The threshold value information 143 is a threshold value used at the time of performing a task. The use of threshold values in tasks will be described later.

The norm information 144 is the norm recorded during fine-tuning. In fine-tuning of BERT, a sequence of vectors is input to the model. At this time, the calculation process is repeatedly performed. For example, the calculation process is repeatedly performed for the number of vectors included in a plurality of sequences. The norm information 144 is a norm shared between each of the repeatedly performed calculation processes. A specific usage method of the norm information 144 will be described later.

The control part 15 controls the entire information processing device 10. The control part 15 is, for example, an electronic circuit such as a central processing unit (CPU), a micro processing unit (MPU), or a graphics processing unit (GPU) or an integrated circuit such as an application specific integrated circuit (ASIC) or a field programmable gate array (FPGA). Furthermore, the control part 15 has an internal memory for storing programs which define various processing procedures and control data, and performs each process using the internal memory.

The control part 15 functions as various processing parts by operating various programs. For example, the control part 15 includes an acquisition unit 151, a calculation part 152, a correction part 154, and an updating part 155.

Here, the structure of the BERT in the embodiment and each processing part of the control part 15 will be described.

FIG. 2 is a schematic diagram showing a structure of BERT. As shown in FIG. 2, Model 2 which is BERT, has a plurality of Transformers 21. Furthermore, a sequence of vectors (E1, E2, . . . , EN) is input to model 2. Moreover, Model 2 outputs a sequence of vectors (T1, T2, . . . , TN). For example, each element of the vector sequences (E1, E2, . . . , EN) and (T1, T2, . . . , TN) represents a string of characters (for example, a word) which constitutes a sentence.

Model 2 in FIG. 2 has a two-layer structure, and in reality, one Transformer 21 is required for each layer, for a total of two Transformers 21. For example, the model information 141 includes parameters of Transformer 21 in the first layer and parameters of Transformer 21 in the second layer. Also, vectors E1, E2, . . . , EN are input in sequence to Transformer 21 in the first layer.

In addition, in BERT, N outputs of the Transformer in the previous layer are input to each Transformer 21 from both directions (both from a left side to a right side and from a right side to a left side in FIG. 2).
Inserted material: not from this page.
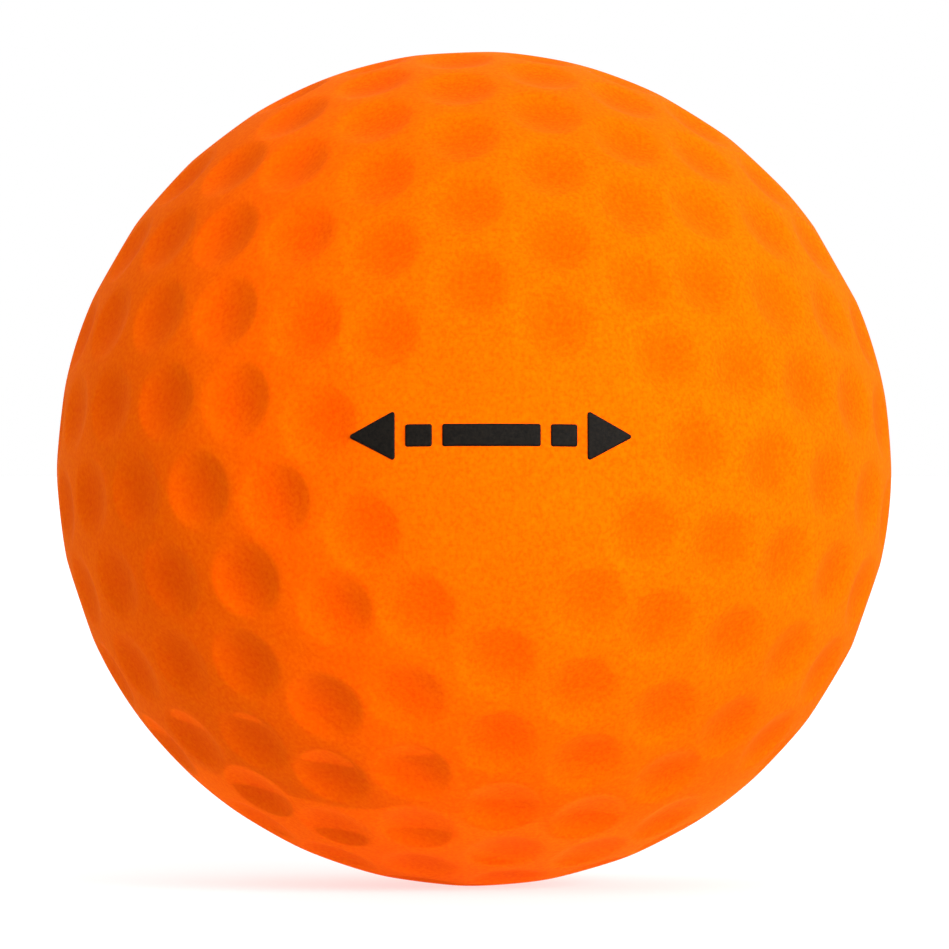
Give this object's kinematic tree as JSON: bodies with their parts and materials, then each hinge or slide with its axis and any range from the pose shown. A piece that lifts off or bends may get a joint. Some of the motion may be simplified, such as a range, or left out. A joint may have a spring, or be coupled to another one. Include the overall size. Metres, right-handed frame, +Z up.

For example, Transformer 21 in the second layer receives N outputs from Transformer 21 in the first layer which correspond to vectors E1, E2, . . . , EN.

FIG. 3 is a schematic diagram showing a structure of Transformer. As shown in FIG. 3, Transformer 21 includes an attention layer 21a, an addition layer 21b, a normalization layer 21c, a feed-forward neural network (FFN) 21d, an addition layer 21e, and a normalization layer 21f.

The attention layer 21a is a neural network which functions as an attention mechanism. The addition layer 21b and the addition layer 21e add up a plurality of input vectors. An FFN 21d is a neural network in which each of the parts outputs in only one direction (the output side).

A normalization layer 21c and a normalization layer 21f perform layer normalization Layer Norm. Furthermore, in the embodiment, norm correction may be performed on vectors input to the normalization layer 21f.

Note that the configurations of the BERT and the Transformer in this embodiment are not limited to those described here. The configuration of the BERT may be the configuration described in NPL 1 or a configuration similar to that described in NPL 1. Furthermore, the configuration of the BERT may be that described in Reference 1.

Reference 1: BERT: Pre-training of Deep Bidirectional Transformers for Language Understanding (https://arxiv.org/pdf/1810.04805.pdf)

Furthermore, the configuration of the Transformer may be the configuration described in NPL 2 (Post-LN Transformer layer or Pre-LN Transformer layer) or a configuration similar to that described in NPL 2.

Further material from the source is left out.